Priests always have understood the paradox at the heart of this project: They want penitents to feel genuinely sorry and to desire to sin no more, but also to keep returning to confessionals, like satisfied customers. In the 1970s, following the reforms of Vatican II, the name of the sacrament was switched from “penance”, which has a pejorative flavour, to “reconciliation”, which is more welcoming and arguably more accurate.
This rebranding failed to inspire a revival of the practice, and O’Toole offers theories to explain why the sacrament continued to founder. One idea is that the frequent confession of venial sins had turned confession into a mechanical and unrewarding experience. Moreover, a typical mass includes a penitential prayer, which can sound a lot like a confession – and the shift away from incomprehensible Latin to vernacular languages may have made some churchgoers think it could substitute.

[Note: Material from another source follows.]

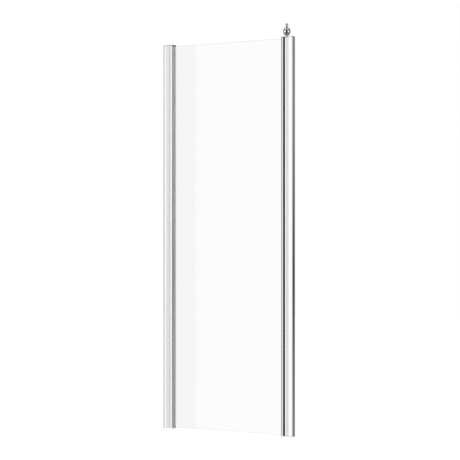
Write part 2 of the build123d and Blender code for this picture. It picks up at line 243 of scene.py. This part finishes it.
# %% World, by kind of ray
path = add(tree, "LightPath").outputs
straight = math_node(tree, "MAXIMUM", path["Is Camera Ray"], path["Is Transmission Ray"])
reflected = math_node(tree, "GREATER_THAN", path["Glossy Depth"], 0.5)
not_soft = math_node(tree, "SUBTRACT", 1.0, path["Is Diffuse Ray"])
in_room = math_node(tree, "MULTIPLY", reflected, not_soft)
plain = add(tree, "Mix", {"data_type": "FLOAT"}, Factor=straight, A=SOFT_LIGHT, B=1.0).outputs[0]
level = add(tree, "Mix", {"data_type": "FLOAT"}, Factor=in_room, A=plain, B=room).outputs[0]
background = add(tree, "Background", Color=(1, 1, 1, 1), Strength=level)
tree.links.new(background.outputs[0], add(tree, "OutputWorld").inputs["Surface"])
world.cycles.sampling_method = "NONE"

# %% [markdown]
# ## The floor and one lamp
#
# The floor is a pale sheet. The camera sees it nearly plain white, with a trace of real shading
# that keeps the panel's shadow, and through the glass it is plain white. Reflected rays pass
# through it, so that the metal shows the same screens all the way down to its foot. One large
# lamp, which reflections don't show, gives the nylon and the gaskets a light side and a dark side.


# %% Floor and lamp
def stage_floor():
    """A flat square at Z = 0, far wider than the view, with its middle under the panel."""
    half = 12.0
    corners = [(x * half + 0.4, y * half, 0.0) for x, y in ((-1, -1), (1, -1), (1, 1), (-1, 1))]
    mesh = bpy.data.meshes.new("studio_floor")
    mesh.from_pydata(corners, [], [(0, 1, 2, 3)])
    floor = bpy.data.objects.new("studio_floor", mesh)
    bpy.context.scene.collection.objects.link(floor)
    material = bpy.data.materials.new("painted floor, pale and matt")
    material.use_nodes = True
    nodes = material.node_tree
    nodes.nodes.clear()
    grain = add(nodes, "TexNoise", Scale=60.0, Detail=3.0).outputs["Fac"]
    tone = add(nodes, "MapRange", Value=grain, From_Min=0.3, From_Max=0.7, To_Min=0.86,
               To_Max=0.90).outputs[0]
    paint = add(nodes, "BsdfDiffuse", Color=tone).outputs[0]
    sight = add(nodes, "LightPath").outputs
    direct = math_node(nodes, "MULTIPLY", sight["Is Camera Ray"], 0.85)
    white = math_node(nodes, "MAXIMUM", direct, sight["Is Transmission Ray"])
    strength = add(nodes, "Mix", {"data_type": "FLOAT"}, Factor=sight["Is Camera Ray"], A=1.0,
                   B=1.1).outputs[0]
    plain = add(nodes, "Emission", Color=(1, 1, 1, 1), Strength=strength).outputs[0]
    mixed = add(nodes, "MixShader", Fac=white, i1=paint, i2=plain).outputs[0]
    clear = add(nodes, "BsdfTransparent").outputs[0]
    reflected = math_node(nodes, "GREATER_THAN", sight["Glossy Depth"], 0.5)
    through = add(nodes, "MixShader", Fac=reflected, i1=mixed, i2=clear).outputs[0]
    nodes.links.new(through, add(nodes, "OutputMaterial").inputs["Surface"])
    mesh.materials.append(material)
    floor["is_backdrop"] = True
    return floor


stage_floor()

lamp_data = bpy.data.lights.new("soft_lamp", "AREA")
lamp_data.shape = "RECTANGLE"
lamp_data.size, lamp_data.size_y = 3.0, 2.5
lamp_data.energy = 90
lamp = bpy.data.objects.new("soft_lamp", lamp_data)
lamp.location = (-1.6, -3.2, 3.6)
lamp.rotation_euler = (math.radians(46), 0, math.radians(-32))
lamp.visible_glossy = lamp.visible_transmission = lamp.visible_camera = False
bpy.context.scene.collection.objects.link(lamp)

# %% [markdown]
# ## Finishes
#
# Each material is named for what the real one is and how its surface was made. They share a start:
# a Principled shader, and the object's own coordinates in metres, so that a pattern keeps its
# real size.

# %% Material start
materials = {}


def begin(name, **values):
    """A new material whose Principled shader has the given constants. Gives its tree, shader and place."""
    material = bpy.data.materials.new(name)
    material.use_nodes = True
    nodes = material.node_tree
    nodes.nodes.clear()
    shader = add(nodes, "BsdfPrincipled", **values)
    out = add(nodes, "OutputMaterial")
    nodes.links.new(shader.outputs[0], out.inputs["Surface"])
    materials[name] = material
    return nodes, shader, add(nodes, "TexCoord").outputs["Object"], out


def stretched(nodes, place, scale, turn=(0.0, 0.0, 0.0)):
    """Coordinates multiplied by a scale for each axis, for a pattern that is longer one way than another."""
    return add(nodes, "Mapping", Vector=place, Scale=scale, Rotation=turn).outputs[0]


def waves_per_mm(size):
    """A noise texture has about one blob to a unit, so a blob of size mm needs 1 / size units to the mm."""
    return 1 / (size * MM)


# %% [markdown]
# ### Bright anodised aluminium
#
# The uprights are extruded: hot aluminium is pushed through a steel die, which leaves faint
# straight lines along its whole length. They are then polished and anodised bright, which looks
# almost like chrome, but a little softer and slightly wavy across the width. The lines are real
# shape, so they belong in the bump and not in the colour: broad waves a finger wide, and fine die
# lines, which are drawn coarser than the real ones so that they show at all. The clear oxide
# gives the metal a faint milky veil, so a few hundredths of it reflect like paint.

# %% Aluminium
nodes, shader, place, _ = begin(
    "anodised aluminium, extruded and polished", Metallic=0.95, Roughness=0.07, Base_Color=linear("#F5F6F6"))
along = 0.02
broad = add(nodes, "TexNoise", Scale=1.0, Detail=0.0, Vector=stretched(
    nodes, place, (waves_per_mm(17), waves_per_mm(17), waves_per_mm(17) * along * 0.2))).outputs["Fac"]
lines = add(nodes, "TexNoise", Scale=1.0, Detail=2.0, Vector=stretched(
    nodes, place, (waves_per_mm(1.6), waves_per_mm(1.6), waves_per_mm(1.6) * along * 0.1))).outputs["Fac"]
wavy = add(nodes, "Bump", Strength=1.0, Distance=0.16 * MM, Height=broad).outputs[0]
lined = add(nodes, "Bump", Strength=1.0, Distance=0.0035 * MM, Height=lines, Normal=wavy).outputs[0]
nodes.links.new(lined, shader.inputs["Normal"])
sheen = add(nodes, "MapRange", Value=lines, From_Min=0.3, From_Max=0.7, To_Min=0.05, To_Max=0.09).outputs[0]
nodes.links.new(sheen, shader.inputs["Roughness"])
tint = add(nodes, "MixRGB", Fac=broad, Color1=linear("#F2F3F4"), Color2=linear("#F7F8F8")).outputs[0]
nodes.links.new(tint, shader.inputs["Base Color"])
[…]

The biggest difficulty, O’Toole argues, was the rapid popular acceptance of what Catholic doctrine holds to be an intrinsic evil: artificial birth control. Some Catholics quit going to confession because they didn’t want to admit using contraception. Others saw the hypocrisy of confessing a sin that they had no intention of stopping. Many Catholics kept going to mass and receiving communion but dodged confession.
O’Toole is sceptical about the future of the sacrament: “Some people may miss the now lost world of full pews, dutiful parishioners and long lines at the confessionals, but lost worlds do not usually come back, no matter how idealised in memory.”
O’Toole closes his book with a vague call for “church leaders and theologians” to invent “a new form” of the sacrament.
Even in this moment of low popularity, however, the old way possesses a unique power. When I last partook of it, the priest offered helpful advice about a vexing problem. I left the confessional with feelings of relief, consolation and hope. I expect to go again.